* _REQUIREMENT_: Reproduce each line exactly, including spacing and punctuation.

* _PROVIDED DATA_:
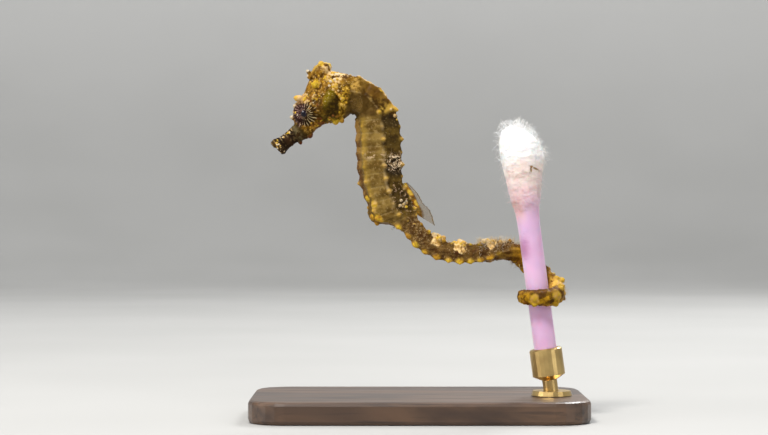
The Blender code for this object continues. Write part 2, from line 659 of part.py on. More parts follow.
def turned_rod(parts):
    """The stand's rod and its cup, turned about the stem's axis: up the outside, over the rim and
    down the bore to its floor."""
    length = (STEM_FOOT - stem_point(BASE_SIZE[2])).length + ROD_SINK
    bore = STEM_RADIUS + GAP
    profile = (
        (0, -length), (ROD_RADIUS, -length), (ROD_RADIUS, -CUP_SHOULDER[0]), (CUP_RADIUS, -CUP_SHOULDER[1]),
        (CUP_RADIUS, CUP_DEPTH - CUP_RIM), (CUP_RADIUS - CUP_RIM, CUP_DEPTH), (bore, CUP_DEPTH), (bore, 0),
        (0, 0),
    )
    mesh = bpy.data.meshes.new("stand_rod")
    edges = [(i, i + 1) for i in range(len(profile) - 1)]
    mesh.from_pydata([(radius, 0, height) for radius, height in profile], edges, [])
    rod = add_object("stand_rod", mesh, parts, "metal")
    rod.location = STEM_FOOT - stem_axis() * GAP
    rod.rotation_mode = "QUATERNION"
    rod.rotation_quaternion = stem_axis().to_track_quat("Z", "Y")
    screw = rod.modifiers.new("turn", "SCREW")
    screw.axis = "Z"
    screw.steps = screw.render_steps = ROUND_SIDES
    screw.use_merge_vertices = True
    screw.merge_threshold = GAP / 10
    screw.use_smooth_shade = False
    screw.use_normal_calculate = True
    return rod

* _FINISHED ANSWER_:
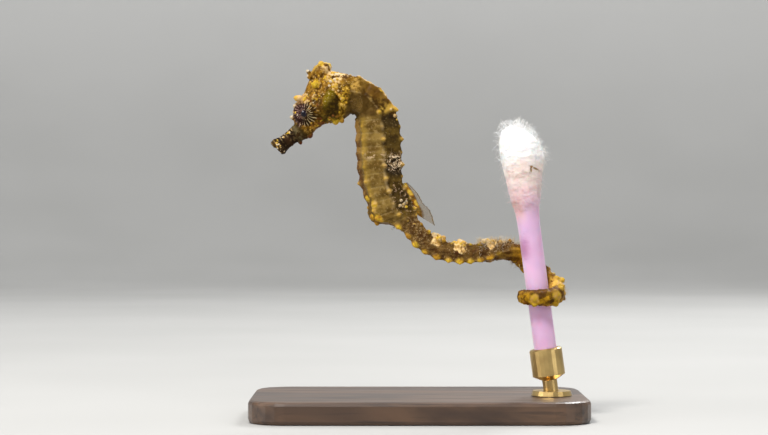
The Blender code for this object continues. Write part 2, from line 659 of part.py on. More parts follow.
def turned_rod(parts):
    """The stand's rod and its cup, turned about the stem's axis: up the outside, over the rim and
    down the bore to its floor."""
    length = (STEM_FOOT - stem_point(BASE_SIZE[2])).length + ROD_SINK
    bore = STEM_RADIUS + GAP
    profile = (
        (0, -length), (ROD_RADIUS, -length), (ROD_RADIUS, -CUP_SHOULDER[0]), (CUP_RADIUS, -CUP_SHOULDER[1]),
        (CUP_RADIUS, CUP_DEPTH - CUP_RIM), (CUP_RADIUS - CUP_RIM, CUP_DEPTH), (bore, CUP_DEPTH), (bore, 0),
        (0, 0),
    )
    mesh = bpy.data.meshes.new("stand_rod")
    edges = [(i, i + 1) for i in range(len(profile) - 1)]
    mesh.from_pydata([(radius, 0, height) for radius, height in profile], edges, [])
    rod = add_object("stand_rod", mesh, parts, "metal")
    rod.location = STEM_FOOT - stem_axis() * GAP
    rod.rotation_mode = "QUATERNION"
    rod.rotation_quaternion = stem_axis().to_track_quat("Z", "Y")
    screw = rod.modifiers.new("turn", "SCREW")
    screw.axis = "Z"
    screw.steps = screw.render_steps = ROUND_SIDES
    screw.use_merge_vertices = True
    screw.merge_threshold = GAP / 10
    screw.use_smooth_shade = False
    screw.use_normal_calculate = True
    return rod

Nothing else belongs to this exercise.